Improvement of KU-FEL Performance by Replacing Undulator and Optical Cavity

449

H. Zen, M. A. Bakr, Y.W. Choi, H. Imon, T. Kii, R. Kinjo, T. Konstantin, K. Masuda, H. Negm, H. Ohgaki, K. Okumura, M. Omer, S. Shibata, K. Shimahashi, K. Yoshida
Kyoto University, Institute for Advanced Energy, Kyoto, Japan

A mid-infrared FEL named as KU-FEL (Kyoto University FEL) has been developed for energy related sciences*. The FEL achieved first lasing and saturation in 2008**,***. However, the tunable range was limited from 10 to 13 micro-m because of insufficient macro-pulse duration of e-beam and FEL gain. The undulator of KU-FEL has been replaced with the undulator which was previously used for ERL-FEL in JAEA. The optical cavity has been replaced with optimized one. In addition the diameter of the coupling hole on the upstream cavity mirror has been reduced from 2 to 1 mm for reducing cavity loss.
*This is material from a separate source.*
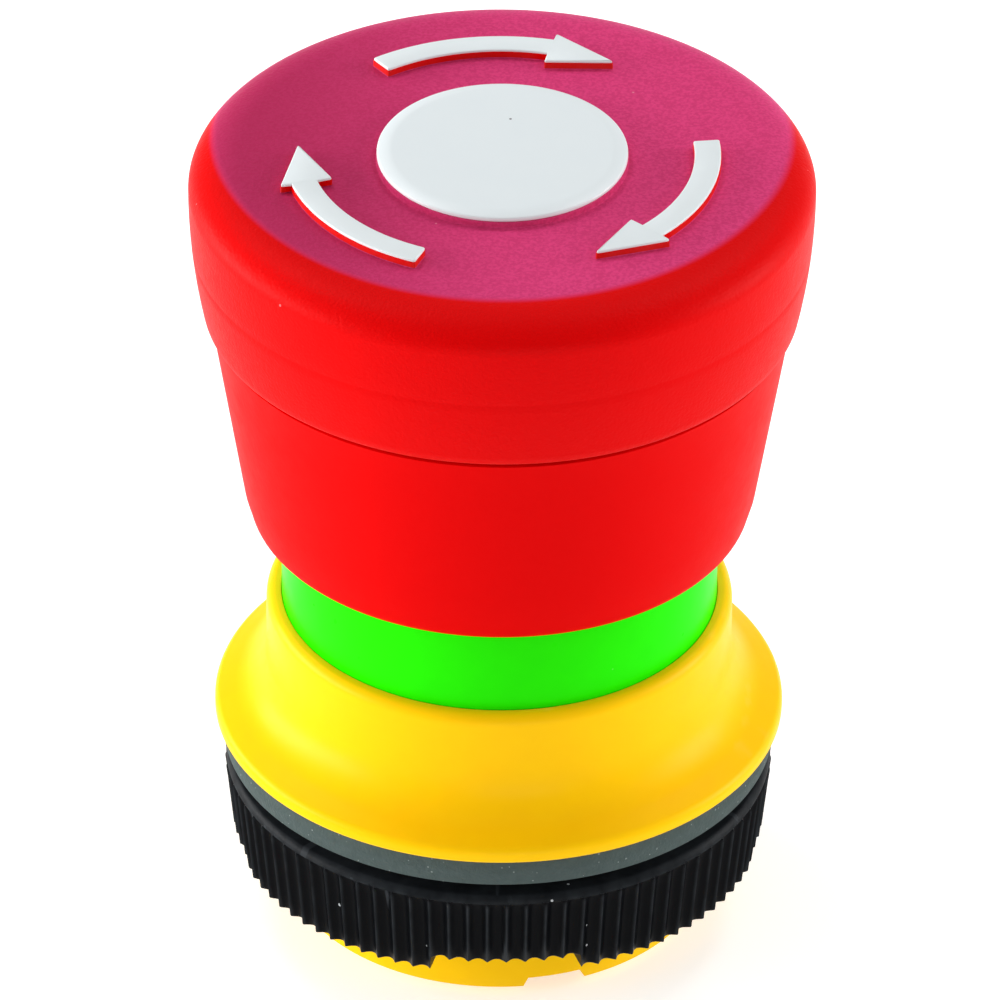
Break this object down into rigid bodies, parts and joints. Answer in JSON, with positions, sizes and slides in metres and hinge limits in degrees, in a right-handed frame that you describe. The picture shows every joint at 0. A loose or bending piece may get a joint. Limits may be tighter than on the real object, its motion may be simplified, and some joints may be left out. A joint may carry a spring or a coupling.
{
  "type": "emergency stop button",
  "caption": "Turn-to-release mushroom push-button actuator with red palm head, green position sleeve, yellow bezel, panel gasket and ribbed ring nut.",
  "frame": {"origin": "centre of the gasket's underside, where it meets the face of the panel", "axes": "+Z along the press axis, out of the panel towards the operator; -Y towards the front"},
  "size_m": [0.032, 0.032, 0.0447],
  "materials": {
    "head_red": "fine grained",
    "arrow_white": "satin",
    "disc_white": "gloss",
    "dark_nylon": "matt",
    "steel": "turned",
    "sleeve_green": "gloss",
    "natural_nylon": "matt",
    "spring_steel": "drawn wire",
    "yellow_plastic": "satin",
    "gasket_grey": "matt",
    "seal_rubber": "matt",
    "nut_black": "satin"
  },
  "bodies": {
    "housing": {"bezel": "yellow_plastic", "panel_gasket": "gasket_grey", "rear_body": "yellow_plastic", "guide_bush": "natural_nylon", "stem_seal": "seal_rubber", "return_spring": "spring_steel", "latch_carrier": "dark_nylon", "carrier_ring": "spring_steel", "latch_spring_left": "spring_steel", "latch_spring_right": "spring_steel"},
    "plunger": {"stem": "steel", "indicator_sleeve": "sleeve_green", "thrust_washer": "natural_nylon", "stem_clip": "spring_steel", "turn_spring": "spring_steel", "pusher": "yellow_plastic", "pusher_clip": "spring_steel"},
    "head": {"head_cap": "head_red", "arrow_inlays": "arrow_white", "centre_disc": "disc_white", "head_skirt": "head_red", "head_hub": "dark_nylon"},
    "pawl_left": {"latch_pawl_left": "steel"},
    "pawl_right": {"latch_pawl_right": "steel"},
    "ring_nut": {"fixing_nut": "nut_black"}
  },
  "joints": [
    {"name": "head_press", "type": "slide", "parent": "housing", "child": "plunger", "axis": [0, 0, 1], "range_m": [-0.0045, 0], "stiffness_N_per_m": 1200, "springref_m": 0.004, "deforming": ["return_spring"]},
    {"name": "head_turn", "type": "hinge", "parent": "plunger", "child": "head", "pos_m": [0, 0, 0.03], "axis": [0, 0, 1], "range_deg": [-40, 0], "stiffness_Nm_per_rad": 0.01, "springref_deg": 17.19},
    {"name": "pawl_left_slide", "type": "slide", "parent": "housing", "child": "pawl_left", "axis": [-1, 0, 0], "range_m": [-0.0008, 0]},
    {"name": "pawl_right_slide", "type": "slide", "parent": "housing", "child": "pawl_right", "axis": [1, 0, 0], "range_m": [-0.0008, 0]},
    {"name": "nut_travel", "type": "slide", "parent": "housing", "child": "ring_nut", "axis": [0, 0, 1], "range_m": [-0.0105, 0]}
  ],
  "couplings": [
    {"joint": "pawl_left_slide", "follows": "head_press", "ratio": 0.1777},
    {"joint": "pawl_right_slide", "follows": "head_press", "ratio": 0.1777}
  ]
}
After installation, the tunable range of KU-FEL has been improved to 5-15 micro-m. Estimated FEL gain is greater than 30%, which was 1.5 times larger than original configuration.
*H. Zen, et al., Infrared Physics and Technology, Vol. 51, Issue 5, p.382 (2008)
**H. Ohgaki, et al., Proc. of FEL08, p.4 (2008)
***H. Ohgaki, et al., Proc. of FEL09, p.572 (2009)